Google Mobile Indexing
How Mobile First Indexing Can Help Your Online Success
Back in 2016, Google announced plans to affect a change in the way its indexing system works. The plan detailed how its algorithm would shift to a mobile version of a website to index content of its pages and understand its structured data, so it could show snippets of these websites in its search results. This meant in essence that Google would place emphasis on mobile version of websites when returning results for relevant search.
By December 2017, Google announced it had begun tests of sorts, using a handful of sites to its mobile first indexing, but they declined to reveal more.
Fast forward to March 2018 when Google performed an official roll out of websites that meet the mobile first indexing best practices. For many people, this is old news; but for those who are not in the loop, this article will cover mobile first indexing and what it means for your business.
What is mobile first indexing?
Mobile first indexing is all about how Google crawls websites. Google has one index, but how it crawls the index will be based on how well websites provide mobile experience.

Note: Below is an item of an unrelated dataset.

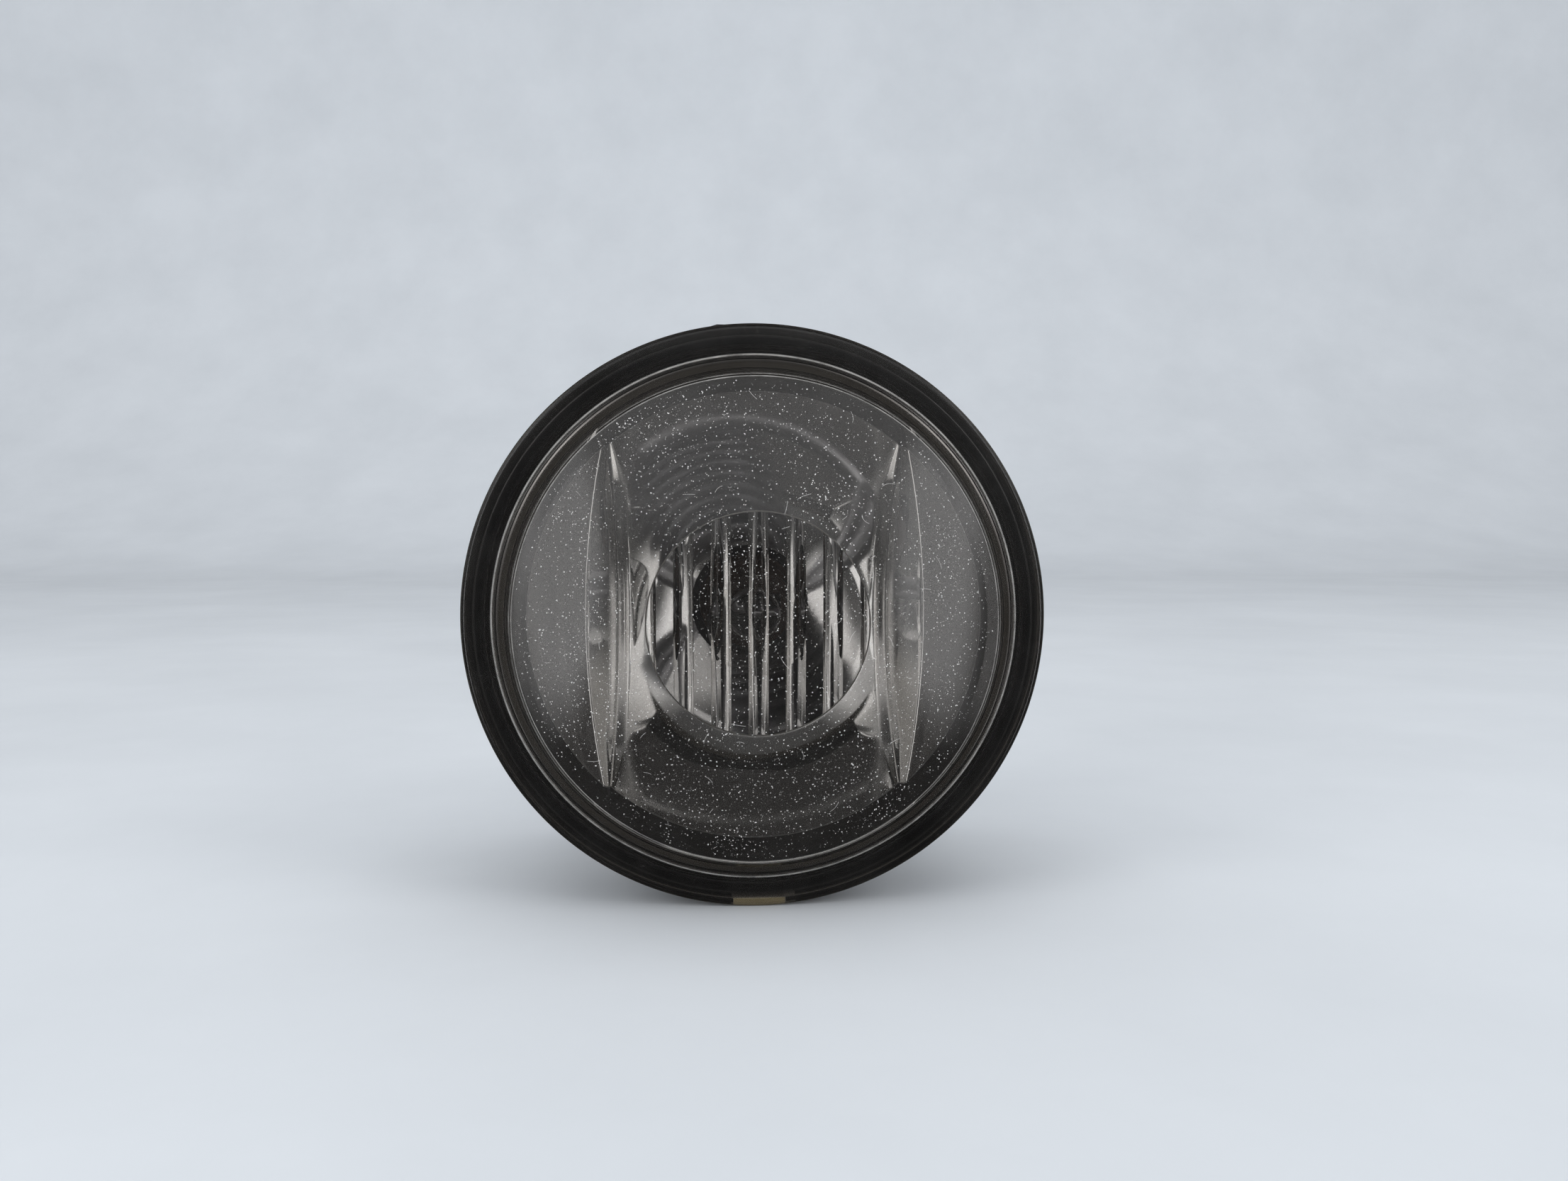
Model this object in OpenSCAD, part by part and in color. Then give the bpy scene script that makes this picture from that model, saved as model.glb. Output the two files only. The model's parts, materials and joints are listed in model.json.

Google explains: “To recap, our crawling, indexing and ranking systems have typically used the desktop version of a page’s content, which may cause issues for mobile searchers when that version is vastly different from the mobile version. Mobile-first indexing means that we’ll use the mobile version of the page for indexing and ranking, to better help our - primarily mobile - users find what they’re looking for.”
This explanation simply means that mobile friendly websites will be given priority in search results.
How does mobile first indexing affect your website?
It’s no secret that the use of mobile devices to access internet content has surpassed that of desktops. In fact, more than half of internet traffic is from smartphones and mobile devices. There are indications that by the end of 2018, about 75% of all internet traffic will be mobile related. This shows how important having a mobile friendly website is in today’s digital world.
Mobile friendliness has long been one of the factors that determine page ranking. Even though Google says that mobile indexing won’t directly affect how web pages are ranked, it’s safe to assume that mobile friendly websites will fare better in search results. All in all, if your website isn’t ready for mobile first indexing, or you don’t meet Google’s best practices for mobile indexing, you’re risking your website in terms of both traffic and revenue.
The following quote from www.discountdomains.co.nz sums it up perfectly:
“Having a mobile friendly website is no longer optional. Consumer intent is changing and mobile searches are increasingly leading to improved leads and favourable buyer decisions.”
Is your website ready for mobile first indexing?
From the above, you will already know how important having a mobile friendly website is to the growth of your business, especially now that Google has initiated its mobile first indexing plan.
But how can you tell if your website meets the mobile first requirements?
It may come as a surprise, but having a mobile friendly website is not all it takes to meet the mobile first requirements. As a matter of fact, not every responsive website is designed to comply with mobile first best practices.
According to Google’s take on the topic, you need to understand that if your website displays properly and identically in its mobile and desktop versions, you probably won’t need to do anything else (unless you’re not satisfied with your current page rankings). Even then, you may want to confirm that your website has the appropriate mobile page load speed and is easily navigable to provide a positive user experience.
You might also need to check that dynamic elements and images are properly optimised to provide the best mobile experience. Unlike with previous indexing systems, content hidden in tabs or collapsed are not indexed differently from visible content, as this happens due to screen limitation and is actually a mobile first best practice.
The above guidelines cover websites that are mobile friendly in original design or those that use a responsive extension to achieve mobile friendliness.
However, for websites with a separate mobile site, you will need to check the following to determine whether you meet the mobile first requirements:
- Content: The content on your mobile website should be the same as that on your desktop site. This includes text, images, videos, infographics and so on. However, you have to make sure that the format used can be crawled by search engines and this includes using alt-attributes for images.
- Structured data: The structured markup data on your mobile website should be the same as that on the desktop version. However, the URLs within the structured data for mobile pages should be the mobile version. This is what will help search engines better understand your content and retrieve it for search results.
- Metadata: The titles and meta descriptions on both versions of your website should be the same. This is because you may want to optimise your mobile titles to improve the click through rate. Just ensure both contain the same information and relevant keywords.
- Hreflang: Ensure that the Hreflang annotations on your website point to the version it relates to. This means that the mobile URLs should point to the mobile version and the desktop hreflang tags should point to the desktop version.
- XML and media sitemaps: Ensure that sitemaps and robot.txt are accessible from your mobile site and can be verified in Google search console.
- Test for speed: Check to see that your mobile website actually meets the speed requirement that will ensure good user experience. If you’re unsure about the speed of your website, you can easily use Google Mobile Speed Test to identify any areas that need further optimisation.
Google mobile first indexing is here to make sure that mobile search users get only results that are useful to them; this means mobile friendly websites. Already, many websites have got on board by either making their original websites responsive or creating a whole new mobile version. In order to remain relevant online, it’s imperative you do so too, if you haven’t already.